» **RECORDS**
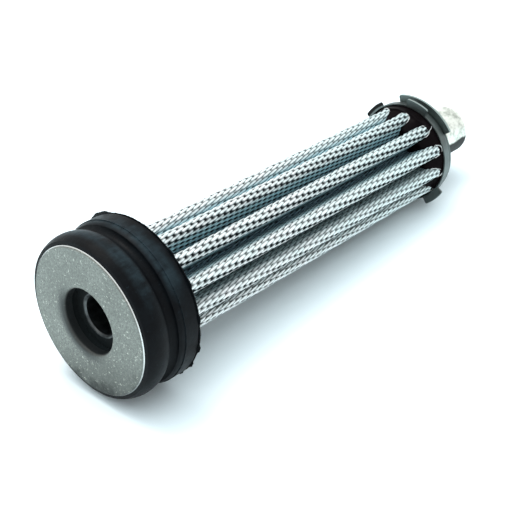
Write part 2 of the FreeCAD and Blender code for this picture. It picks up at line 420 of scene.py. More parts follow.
def closed_faces(points, rows, columns):
    """Faces of a closed shape, turned so that they all face out."""
    faces = ring_faces(rows, columns, closed=True)
    corners = points[faces] - points.mean(axis=0)
    halves = np.cross(corners[:, 1], corners[:, 2]) + np.cross(corners[:, 2], corners[:, 3])
    volume = (corners[:, 0] * halves).sum()
    return (faces if volume > 0 else faces[:, ::-1]).tolist()


def around(count):
    """Evenly spaced angles of a whole turn."""
    return np.arange(count) * 2 * math.pi / count


def soft_step(share):
    """Soft change from zero to one."""
    share = np.clip(share, 0, 1)
    return share * share * (3 - 2 * share)


def ragged(draw, count, knots):
    """Random numbers from 0 to 1 round a circle, soft between a few knots."""
    heights = draw.random(knots)
    where = np.arange(count) * knots / count
    low = where.astype(int)
    share = soft_step(where - low)
    return heights[low] * (1 - share) + heights[(low + 1) % knots] * share


class FoldedCloth:
    """The cloth cut across: a closed path over crests and through valleys."""

    # Where the look of a flank starts, as a share of a crest's length, and where that of a
    # valley starts and how far it takes to be full, as shares of a flank's length
    FLANK_LOOK = 0.75
    VALLEY_LOOK, VALLEY_LOOK_LENGTH = 0.4, 0.5
    # How steeply the upper side changes into the lower one, over a crest and round the pack
    CREST_CHANGE, PACK_CHANGE = -1.3, 3

    def __init__(self, sizes, skin):
        """The skin is how far the wires reach out from the cloth's middle."""
        self.folds = sizes.folds
        self.first = sizes.first_crest
        self.half_pitch = math.pi / sizes.folds
        self.crest_bend = sizes.crest_fold_r - skin
        self.valley_bend = sizes.valley_fold_r
        self.crest = np.array([sizes.crest_r - sizes.crest_fold_r, 0])
        turn = np.array([math.cos(self.half_pitch), math.sin(self.half_pitch)])
        self.valley = sizes.valley_centre_r * turn
        way = self.valley - self.crest
        reach = np.linalg.norm(way)
        way = way / reach
        lean = math.asin((self.crest_bend + self.valley_bend) / reach)
        sideways = np.array([way[1], -way[0]])
        self.flank_out = way * math.sin(lean) + sideways * math.cos(lean)
        self.flank_angle = math.atan2(self.flank_out[1], self.flank_out[0])
        bends = self.flank_out * (self.crest_bend + self.valley_bend)
        flank = self.valley - self.crest - bends
        self.flank_length = np.linalg.norm(flank)
        self.flank_way = flank / self.flank_length
        self.crest_length = self.crest_bend * self.flank_angle
        valley_length = self.valley_bend * (self.flank_angle - self.half_pitch)
        self.half_length = self.crest_length + self.flank_length + valley_length
        self.length = 2 * self.half_length * self.folds

    def from_crest(self, distance):
        """Number of the fold and signed way along the cloth from its crest."""
        distance = np.mod(distance, self.length)
        fold = np.floor(distance / (2 * self.half_length))
        return fold, distance - (2 * fold + 1) * self.half_length

    def crest_angle(self, fold):
        """Angle of a fold's crest from the bottom."""
        return self.first + 2 * self.half_pitch * fold

    def depths(self, distance):
        """How far a place is off the round crest and down in the valley, from 0 to 1."""
        away = np.abs(self.from_crest(distance)[1])
        off_crest = (away - self.FLANK_LOOK * self.crest_length) / self.crest_bend
        valley_start = self.crest_length + self.VALLEY_LOOK * self.flank_length
        in_valley = (away - valley_start) / (self.VALLEY_LOOK_LENGTH * self.flank_length)
        return np.clip(off_crest, 0, 1), np.clip(in_valley, 0, 1)

    def lower_side(self, distance):
        """From -1 on the upper side of a crest beside the axis to 1 on its lower side."""
        fold, from_crest = self.from_crest(distance)
        over_crest = np.clip(self.CREST_CHANGE * from_crest / self.crest_length, -1, 1)
        return over_crest * np.clip(self.PACK_CHANGE * np.sin(self.crest_angle(fold)), -1, 1)

    def at(self, distance, lift):
        """Radial and sideways place, outward direction and crest angle at a distance.

        The lift is how far a point lies outside the middle of the cloth.
        """
        fold, from_crest = self.from_crest(distance)
        side = np.where(from_crest < 0, -1.0, 1.0)
        away = np.abs(from_crest)
        crest_turn = away / self.crest_bend
        past_flank = away - self.crest_length - self.flank_length
        valley_turn = self.flank_angle - math.pi - past_flank / self.valley_bend
        on_crest = away < self.crest_length
        on_flank = ~on_crest & (past_flank < 0)
        places, outs = [], []
        for axis, wave in ((0, np.cos), (1, np.sin)):
            crest = self.crest[axis] + (self.crest_bend + lift) * wave(crest_turn)
            flank = self.crest[axis] + (self.crest_bend + lift) * self.flank_out[axis]
            flank = flank + (away - self.crest_length) * self.flank_way[axis]
            valley = self.valley[axis] + (self.valley_bend - lift) * wave(valley_turn)
            places.append(np.where(on_crest, crest, np.where(on_flank, flank, valley)))
            out = np.where(on_flank, self.flank_out[axis], -wave(valley_turn))
            outs.append(np.where(on_crest, wave(crest_turn), out))
        return places[0], places[1] * side, outs[0], outs[1] * side, self.crest_angle(fold)

    def points(self, x, distance, lift):
        """World points and outward directions on the cloth."""
        radial, sideways, out_radial, out_sideways, angle = self.at(distance, lift)
        points = place(x, radial, angle, sideways)
        return points, across(out_radial[..., None], angle[..., None], out_sideways[..., None])


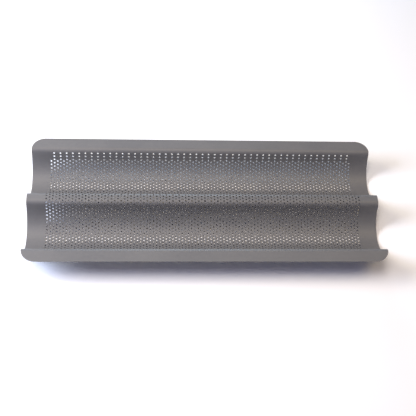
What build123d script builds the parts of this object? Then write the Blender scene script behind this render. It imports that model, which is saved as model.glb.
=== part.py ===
from build123d import *
import math
import os

# A baguette tray with two channels, pressed from one sheet of coated steel.
# Millimetres. X runs along the channels, +Y is the rear and +Z is up.
# The origin is under the tray's centre, at the height of the channels' lowest points.

# Driving dimensions, on the upper surface of the sheet
TRAY_LENGTH = 382.0
SHEET_THICKNESS = 0.8
CREST_HALF_WIDTH = 2.0
BEND_RADIUS = 6.0
WALL_ANGLE = math.radians(69.0)
INNER_WALL_LENGTH = 5.8
OUTER_WALL_LENGTH = 6.65
CHANNEL_RADIUS = 27.8
FLANGE_WIDTH = 12.0
FLANGE_CORNER_RADIUS = 15.0

# Where the sections meet, as distances along the upper surface from the crest's centre.
# Both are in bends: one just before the channel's inner wall and one just after its outer wall.
RIDGE_EDGE = 8.0
FLANGE_EDGE = 90.0

# The cross-section from the crest outwards: each stretch's length and its curvature,
# which is positive where the sheet turns down
BEND = (BEND_RADIUS * WALL_ANGLE, 1 / BEND_RADIUS)
INNER_WALL = (INNER_WALL_LENGTH, 0.0)
OUTER_WALL = (OUTER_WALL_LENGTH, 0.0)
CHANNEL = (2 * CHANNEL_RADIUS * WALL_ANGLE, -1 / CHANNEL_RADIUS)
STRETCHES = [(CREST_HALF_WIDTH, 0.0), BEND, INNER_WALL, CHANNEL, OUTER_WALL, BEND, (FLANGE_WIDTH, 0.0)]

# Distances along the upper surface from the crest's centre to where each stretch starts
STARTS = [sum(length for length, _ in STRETCHES[:count]) for count in range(len(STRETCHES) + 1)]
CHANNEL_MIDDLE = (STARTS[3] + STARTS[4]) / 2
RIM_EDGE = STARTS[7]
STRAIGHT_TOLERANCE = 1e-6


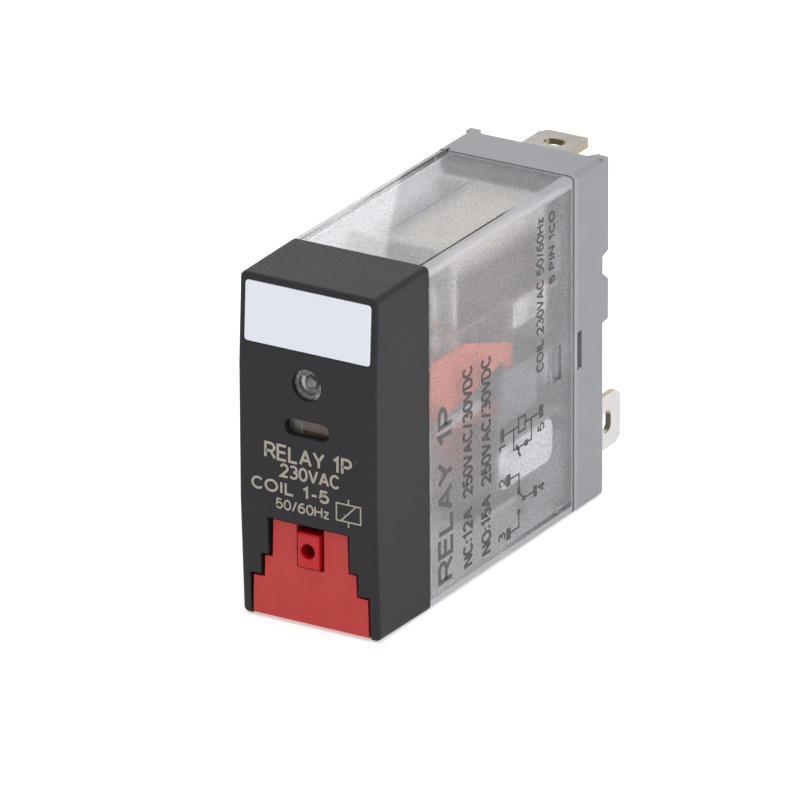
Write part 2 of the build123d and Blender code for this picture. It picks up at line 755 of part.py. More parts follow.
with BuildPart() as resistor:
    with Locations((0, -30.15, 9.6)):
        Cylinder(0.7, 3.4, rotation=(0, 90, 0))
        Cylinder(0.24, 5.4, rotation=(0, 90, 0))
resistor.part.label = "resistor"
export_step(resistor.part, "parts/resistor.step")

with BuildPart() as diode:
    with Locations((0, -30.2, 7.0)):
        Cylinder(0.6, 2.8, rotation=(0, 90, 0))
        Cylinder(0.24, 5.4, rotation=(0, 90, 0))
diode.part.label = "diode"
export_step(diode.part, "parts/diode.step")


def lead_wire(name, stops):
    """Round copper lead through the given corner points."""
    with BuildPart() as lead:
        with BuildLine() as path:
            FilletPolyline(*stops, radius=0.45)
        with BuildSketch(Plane(path.line @ 0, z_dir=path.line % 0)):
            Circle(0.19)
        sweep()
    lead.part.label = name
    export_step(lead.part, "parts/" + name + ".step")
    return lead


right_stops = [
    (3.9, -31.6, 10.8),
    (3.9, -26.9, 10.8),
    (5.05, -26.2, 9.4),
    (5.05, -24.0, 6.9),
    (5.05, -8.45, 6.9),
    (5.05, -8.45, 5.9),
]
left_stops = [
    (-3.9, -31.6, 10.8),
    (-3.9, -26.6, 10.8),
    (-5.05, -24.4, 10.8),
    (-5.05, -7.3, 10.8),
    (-3.6, -7.3, 11.75),
    (-1.0, -7.3, 11.75),
]
lead_right = lead_wire("lead_right", right_stops)
lead_left = lead_wire("lead_left", left_stops)
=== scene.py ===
import bpy
import numpy as np
from math import radians, sin, cos
from mathutils import Matrix, Vector


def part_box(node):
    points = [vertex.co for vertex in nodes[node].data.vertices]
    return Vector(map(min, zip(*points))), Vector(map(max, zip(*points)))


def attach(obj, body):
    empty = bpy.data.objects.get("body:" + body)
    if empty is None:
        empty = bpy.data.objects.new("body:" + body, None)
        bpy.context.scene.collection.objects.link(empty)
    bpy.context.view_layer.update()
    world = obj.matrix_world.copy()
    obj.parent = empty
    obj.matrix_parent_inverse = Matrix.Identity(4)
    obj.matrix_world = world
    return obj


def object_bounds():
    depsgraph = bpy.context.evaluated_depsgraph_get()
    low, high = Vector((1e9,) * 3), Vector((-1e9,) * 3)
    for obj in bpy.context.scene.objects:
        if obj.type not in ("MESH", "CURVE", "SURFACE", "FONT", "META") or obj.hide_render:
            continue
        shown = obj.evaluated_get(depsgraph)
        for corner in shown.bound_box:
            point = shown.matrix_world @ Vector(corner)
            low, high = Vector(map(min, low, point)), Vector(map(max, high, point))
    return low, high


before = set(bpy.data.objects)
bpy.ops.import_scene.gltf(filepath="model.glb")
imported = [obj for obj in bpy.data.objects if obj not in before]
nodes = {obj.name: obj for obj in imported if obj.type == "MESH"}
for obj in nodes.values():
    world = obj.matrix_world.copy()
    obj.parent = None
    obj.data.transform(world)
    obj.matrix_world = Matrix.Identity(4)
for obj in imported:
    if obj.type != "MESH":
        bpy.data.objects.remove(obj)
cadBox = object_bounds()
scene = bpy.context.scene
mm = 0.001
noiseSpan = {"From Min": 0.3, "From Max": 0.7}  # nearly all of a noise texture's values lie here
print("frame loaded:", len(nodes), "nodes")


def linear(code):
    # sRGB hex to linear: c / 12.92 below 0.04045, else ((c + 0.055) / 1.055) ^ 2.4
    c = np.array([int(code[i:i + 2], 16) for i in (1, 3, 5)]) / 255
    low = c / 12.92
    high = ((c + 0.055) / 1.055) ** 2.4
    return (*np.where(c <= 0.04045, low, high), 1.0)


def addNode(tree, kind, settings=None, links=None):
    # settings go to a property if the node has one of that name, else to the input socket
    node = tree.nodes.new(kind)
    for key, value in (settings or {}).items():
        if isinstance(key, str) and hasattr(node, key):
            setattr(node, key, value)
        else:
            node.inputs[key].default_value = value
    for key, socket in (links or {}).items():
        tree.links.new(socket, node.inputs[key])
    return node


def startMaterial(name, surface):
    # a material with one Principled shader, whose constant values are set on its own sockets
    material = bpy.data.materials.new(name)
    material.use_nodes = True
    tree = material.node_tree
    tree.nodes.clear()
    shader = addNode(tree, "ShaderNodeBsdfPrincipled", surface)
    addNode(tree, "ShaderNodeOutputMaterial", links={"Surface": shader.outputs[0]})
    place = addNode(tree, "ShaderNodeTexCoord")
    return material, tree, shader, place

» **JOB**
Produce only the lines from the line containing "return lead" through the line containing "depsgraph = bpy.context.evaluated_depsgraph_get()", inclusive of both, exactly as they stand in the entries above.

» **THE ANSWER**
    return lead


right_stops = [
    (3.9, -31.6, 10.8),
    (3.9, -26.9, 10.8),
    (5.05, -26.2, 9.4),
    (5.05, -24.0, 6.9),
    (5.05, -8.45, 6.9),
    (5.05, -8.45, 5.9),
]
left_stops = [
    (-3.9, -31.6, 10.8),
    (-3.9, -26.6, 10.8),
    (-5.05, -24.4, 10.8),
    (-5.05, -7.3, 10.8),
    (-3.6, -7.3, 11.75),
    (-1.0, -7.3, 11.75),
]
lead_right = lead_wire("lead_right", right_stops)
lead_left = lead_wire("lead_left", left_stops)
=== scene.py ===
import bpy
import numpy as np
from math import radians, sin, cos
from mathutils import Matrix, Vector


def part_box(node):
    points = [vertex.co for vertex in nodes[node].data.vertices]
    return Vector(map(min, zip(*points))), Vector(map(max, zip(*points)))


def attach(obj, body):
    empty = bpy.data.objects.get("body:" + body)
    if empty is None:
        empty = bpy.data.objects.new("body:" + body, None)
        bpy.context.scene.collection.objects.link(empty)
    bpy.context.view_layer.update()
    world = obj.matrix_world.copy()
    obj.parent = empty
    obj.matrix_parent_inverse = Matrix.Identity(4)
    obj.matrix_world = world
    return obj


def object_bounds():
    depsgraph = bpy.context.evaluated_depsgraph_get()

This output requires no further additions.